The Drury Hotels hospitality chain has scrapped plans to redevelop the former Caribbean Cove water park and hotel property on the northwest side, and will instead sell it and a neighboring hotel to another developer.
St. Louis-based Drury Development Corp. said in September 2018 it planned to spend about $13 million to build a 180-room hotel and additional buildings on the 10-acre Caribbean Cove property at 3850 DePauw Blvd.
But the property quietly went up for sale in July. It now is set to be acquired by another party that has undisclosed development plans. Also part of the sale is Drury’s 109-room Pear Tree Inn on 2.3 acres at 9320 N. Michigan Road, directly across Michigan Road from the Cove parcel.
Robyn Swihart, managing broker at local real estate agency Equivis—which is representing both the buyer and seller in the transaction—confirmed the land is under contract. However, she declined to identify the buyer or share specifics about its plans, citing a confidentiality agreement.
“[The property] is under contract with a developer and the deal will close later this year,” she said, adding the Pear Tree is part of the sale.
Swihart did not say why Drury is selling the property.

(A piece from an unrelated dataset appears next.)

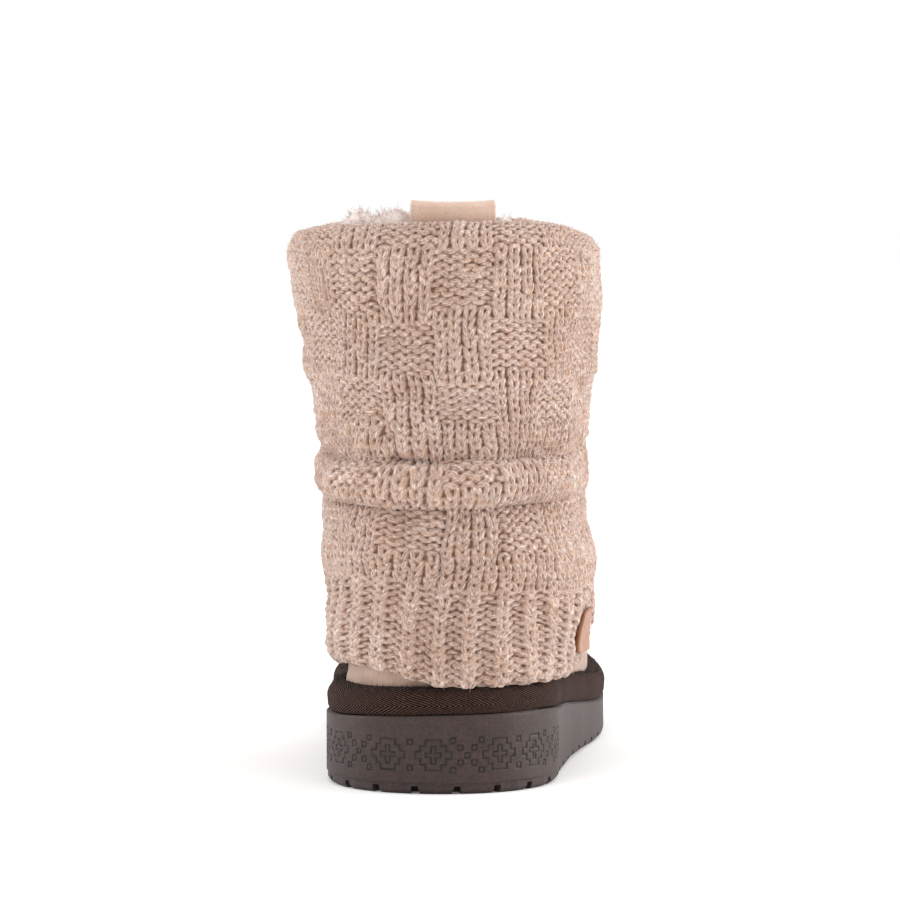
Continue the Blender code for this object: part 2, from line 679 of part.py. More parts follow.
def main():
    for item in list(bpy.data.objects):
        bpy.data.objects.remove(item)
    pieces = bpy.data.collections.new("sweater_boot")
    cutters = bpy.data.collections.new("cutters")
    for collection in (pieces, cutters):
        bpy.context.scene.collection.children.link(collection)
    even = Last(even_shares(LAST_COLUMNS))
    sleeve_shares = upright_shares(SLEEVE_COLUMNS)
    outsole(pieces, cutters)
    foxing_tape(pieces)
    insole(even, pieces)
    upper(even, pieces)
    knit_sleeve(Last(sleeve_shares), sleeve_shares, pieces)
    fur_collar(pieces)
    pull_loop(pieces)
    leather_patch(pieces)


main()
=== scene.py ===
import itertools
import math

import bpy
import numpy as np
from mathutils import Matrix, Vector


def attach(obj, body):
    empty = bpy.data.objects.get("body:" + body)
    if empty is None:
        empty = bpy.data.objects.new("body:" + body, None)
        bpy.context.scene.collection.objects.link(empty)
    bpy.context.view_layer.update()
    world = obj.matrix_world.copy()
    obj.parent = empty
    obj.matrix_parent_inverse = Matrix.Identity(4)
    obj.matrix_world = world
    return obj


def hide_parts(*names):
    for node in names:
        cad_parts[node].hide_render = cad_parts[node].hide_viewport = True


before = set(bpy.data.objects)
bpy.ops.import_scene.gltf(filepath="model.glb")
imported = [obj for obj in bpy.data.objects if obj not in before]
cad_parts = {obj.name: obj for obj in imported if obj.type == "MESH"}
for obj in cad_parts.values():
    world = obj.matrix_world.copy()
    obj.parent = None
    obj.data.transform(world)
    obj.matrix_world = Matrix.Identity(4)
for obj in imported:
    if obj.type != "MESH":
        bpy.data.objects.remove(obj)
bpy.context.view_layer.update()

# Looks of the ankle-height sweater boot: knitted sleeve, pile lining, suede foot, twill tape,
# rubber sole, strap and patch. Metres, toe to +Y, outer side +X, floor at 0. Every surface is
# worked out on the last, the form that the boot is made on, from the same sizes as the frame.
chance = np.random.default_rng(7)
MM = 0.001

# Sizes of the boot
LAST_LENGTH = 0.264
BALL_WIDTH = 0.0893
HEEL_WIDTH = 0.067
INSTEP_HEIGHT = 0.069
TOE_SWING = 0.003
HEEL_SWING = 0.002
HEEL_TO_BACK = 0.032
HEEL_SPAN = (0.15, 0.45)
TOE_SPAN = (0.45, 1.0)
COLLAR_HEIGHT = 0.1864
SHAFT_WIDTH = 0.0975
SHAFT_DEPTH = 0.118
UPPER_WALL = 0.0022
SOLE_MARGIN = 0.006
HEEL_THICKNESS = 0.0245
FOREFOOT_THICKNESS = 0.0135
TOE_SPRING = 0.009
TOE_SPRING_START = 0.74
WEDGE_SPAN = (0.12, 0.70)
TAPE_HEIGHT = 0.010
TAPE_PROUD = 0.0004
TAPE_SHOULDER = 0.42
TAPE_TURNS = (1.45, 0.1)
INSOLE_THICKNESS = 0.004
KNIT_WALL = 0.004
HEM_FRONT = 0.062
TUCK_HEIGHT = 0.103
TUCK_FRONT_RISE = 0.016
SLOUCH = 0.003
FUR_DEPTH = 0.007
LOOP_WIDTH = 0.029
LOOP_TO_SIDE = 0.003
LOOP_TOP = 0.1989
STRAP_THICKNESS = 0.0014
STRAP_FOLD = 0.0013
PATCH_LENGTH = 0.036
PATCH_HEIGHT = 0.015
PATCH_ABOVE_HEM = 0.0065
PATCH_FORWARD = 0.068
GAP = 0.0003
FACET_GAP = 0.0005
CAP_POWER = 2.2
RING_STEPS = 241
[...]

“I think it’s a landmark site at a key I-465 Interchange,” Swihart said of the Caribbean Cove site. “It’s got great density and office traffic nearby, so it’s no surprise to me all that it’s a property that [has] received a lot of attention” from developers.
Drury bought Caribbean Cove in January 2018 for $4.7 million, about three months after the Caribbean Cove hotel shut its doors. The water park, which had been the main draw for the property for several years, shuttered several months prior.
Demolition on the property was completed around January 2019, with plans to construct a new seven-story hotel by the end of 2022. Also part of those plans was the development of up to three retail or office outlot buildings on the site.
The city awarded a nine-year property tax abatement for the new hotel shortly after it was announced, under which Drury would have saved about $2.8 million in taxes. It’s not immediately clear whether the abatement will be transferred to the buyer or if Drury will be required to renegotiate its terms with city officials.
The project had been expected to create 30 jobs paying an average wage of $13.22 per hour.
Caribbean Cove was owned by local firm General Hotels Corp., which added the 50,000-square-foot water park in 2004 to boost its weekend occupancy. It sold the property to Houston Based Allied Hospitality Inc. in 2011 after business slipped.
St. Louis-based Drury has owned and operated the Pear Tree for more than 30 years, but spent about $400,000 to renovate the property in 2019 and rebrand it from the former Drury Inn name.
The hotelier is a family-owned chain with more than 150 hotels in 25 states. It’s unclear whether Drury is still pursing plans to develop a hotel downtown at the former IBJ Media building.
A Drury representative did not return multiple calls from IBJ requesting comment Monday.